Stated problem
Reproduce the listing below verbatim.

Data segment
::::
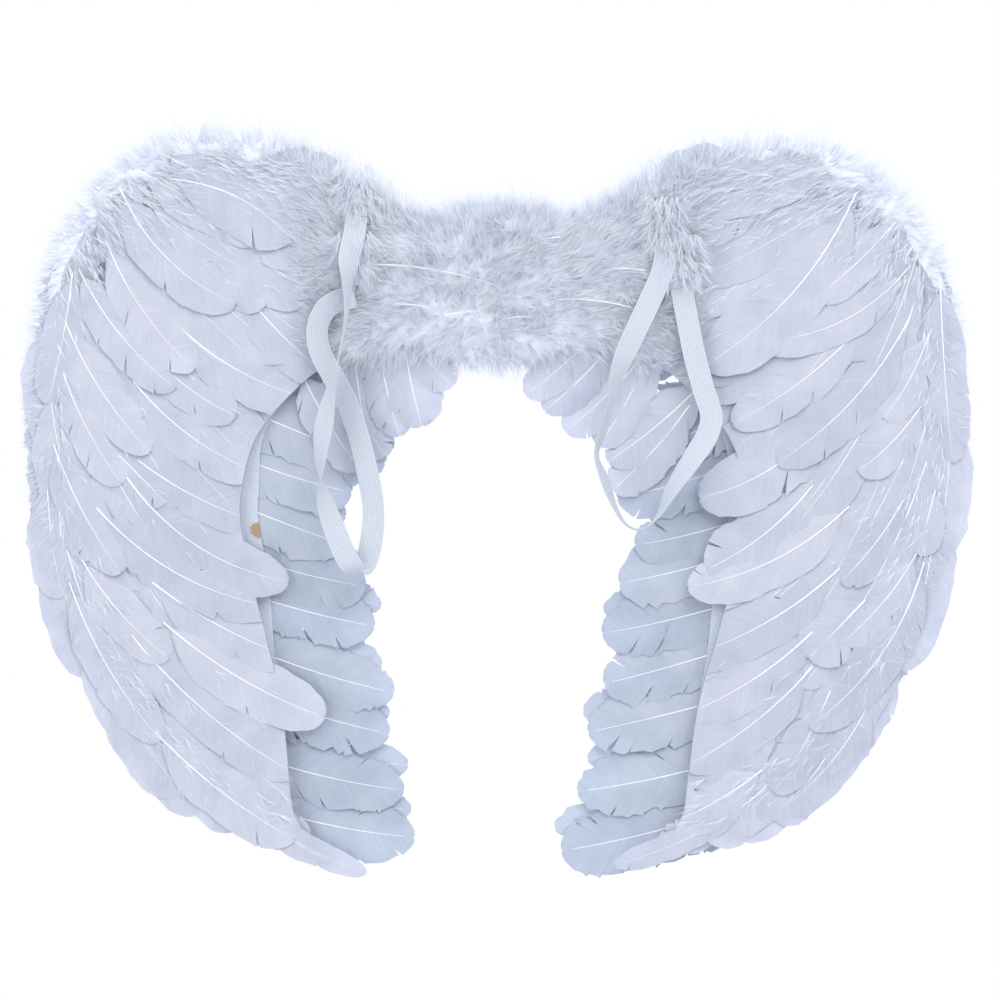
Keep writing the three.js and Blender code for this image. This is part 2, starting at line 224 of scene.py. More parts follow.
def quill_finish():
    """Quill of bleached keratin. It is smooth and horny, creamier than the vanes, and catches a thin highlight."""
    material, tree, shader = finish_named("bleached_quill", Roughness=0.32, IOR=1.54, Coat_Weight=0.1)
    _, share = blotches(tree, 35.0, 2.0, 0.45, 0.8, most=0.8)
    dress(tree, shader, share, "#FBFCFF", "#EAE6DC")
    return material


def elastic_finish():
    """Knitted elastic, polyester over rubber. Its ribs are in the mesh, and a cross weave lies between them."""
    material, tree, shader = finish_named("ribbed_white_elastic", Roughness=0.75, Sheen_Weight=0.2)
    along, across, _ = places_on(tree)
    # Weft picks stand 0.6 mm apart and are drawn 1.2 mm apart. The wobble keeps them from looking printed.
    wobble = add_node(tree, "ShaderNodeTexNoise", {"Scale": 400.0, "Detail": 1.0})
    pick = add_node(tree, "ShaderNodeMath", {0: along, 1: 2 * math.pi / 1.2, 2: wobble}, operation="MULTIPLY_ADD")
    weft = add_node(tree, "ShaderNodeMath", {0: pick}, operation="SINE")
    # Painted shade: the colour runs darker in the grooves between the ribs of the mesh and lighter on their tops.
    rib = add_node(tree, "ShaderNodeMath", {0: across, 1: 2 * math.pi / 1.55}, operation="MULTIPLY")
    painted_groove_shade = add_node(tree, "ShaderNodeMath", {0: rib}, operation="COSINE")
    share = add_node(tree, "ShaderNodeMapRange", {0: painted_groove_shade, 1: -1.0, 2: 1.0, 3: 0.0, 4: 1.0})
    dress(tree, shader, share, "#BAC1CD", "#D0D6E0", weft, strength=0.35)
    return material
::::
Result
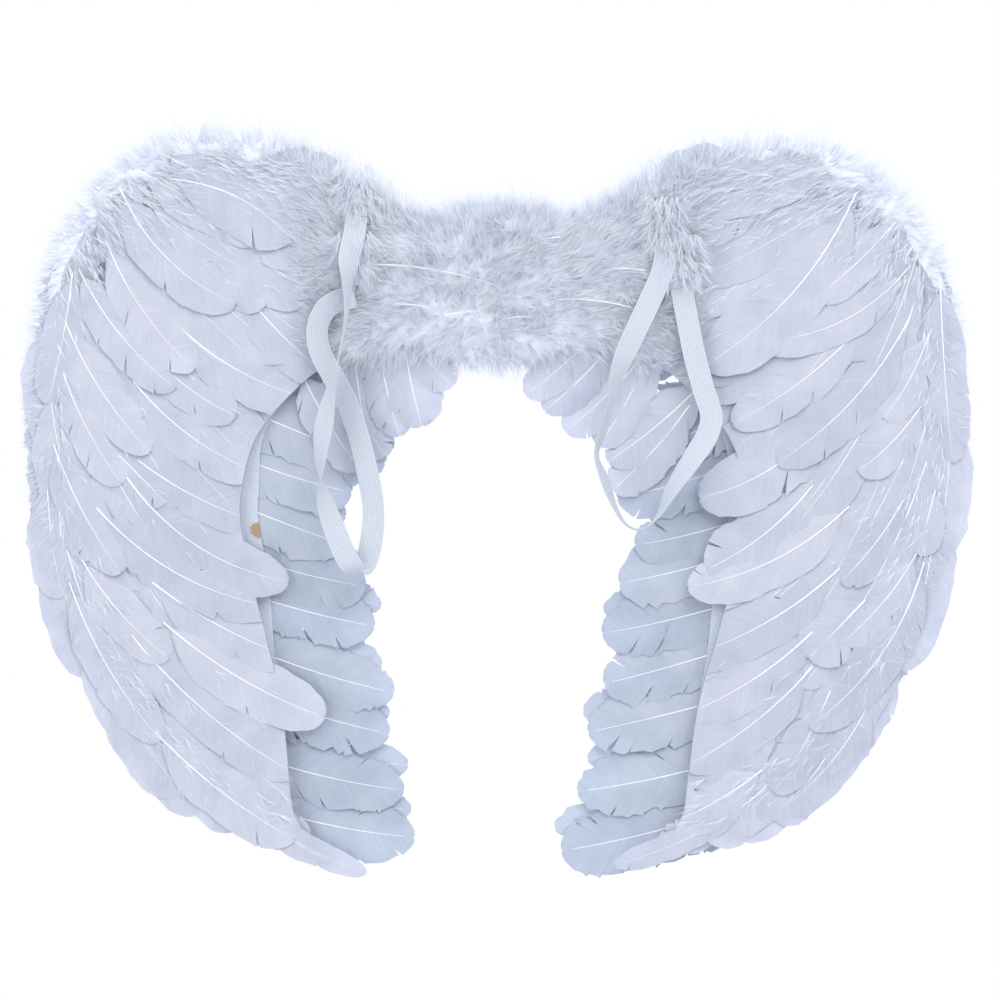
Keep writing the three.js and Blender code for this image. This is part 2, starting at line 224 of scene.py. More parts follow.
def quill_finish():
    """Quill of bleached keratin. It is smooth and horny, creamier than the vanes, and catches a thin highlight."""
    material, tree, shader = finish_named("bleached_quill", Roughness=0.32, IOR=1.54, Coat_Weight=0.1)
    _, share = blotches(tree, 35.0, 2.0, 0.45, 0.8, most=0.8)
    dress(tree, shader, share, "#FBFCFF", "#EAE6DC")
    return material


def elastic_finish():
    """Knitted elastic, polyester over rubber. Its ribs are in the mesh, and a cross weave lies between them."""
    material, tree, shader = finish_named("ribbed_white_elastic", Roughness=0.75, Sheen_Weight=0.2)
    along, across, _ = places_on(tree)
    # Weft picks stand 0.6 mm apart and are drawn 1.2 mm apart. The wobble keeps them from looking printed.
    wobble = add_node(tree, "ShaderNodeTexNoise", {"Scale": 400.0, "Detail": 1.0})
    pick = add_node(tree, "ShaderNodeMath", {0: along, 1: 2 * math.pi / 1.2, 2: wobble}, operation="MULTIPLY_ADD")
    weft = add_node(tree, "ShaderNodeMath", {0: pick}, operation="SINE")
    # Painted shade: the colour runs darker in the grooves between the ribs of the mesh and lighter on their tops.
    rib = add_node(tree, "ShaderNodeMath", {0: across, 1: 2 * math.pi / 1.55}, operation="MULTIPLY")
    painted_groove_shade = add_node(tree, "ShaderNodeMath", {0: rib}, operation="COSINE")
    share = add_node(tree, "ShaderNodeMapRange", {0: painted_groove_shade, 1: -1.0, 2: 1.0, 3: 0.0, 4: 1.0})
    dress(tree, shader, share, "#BAC1CD", "#D0D6E0", weft, strength=0.35)
    return material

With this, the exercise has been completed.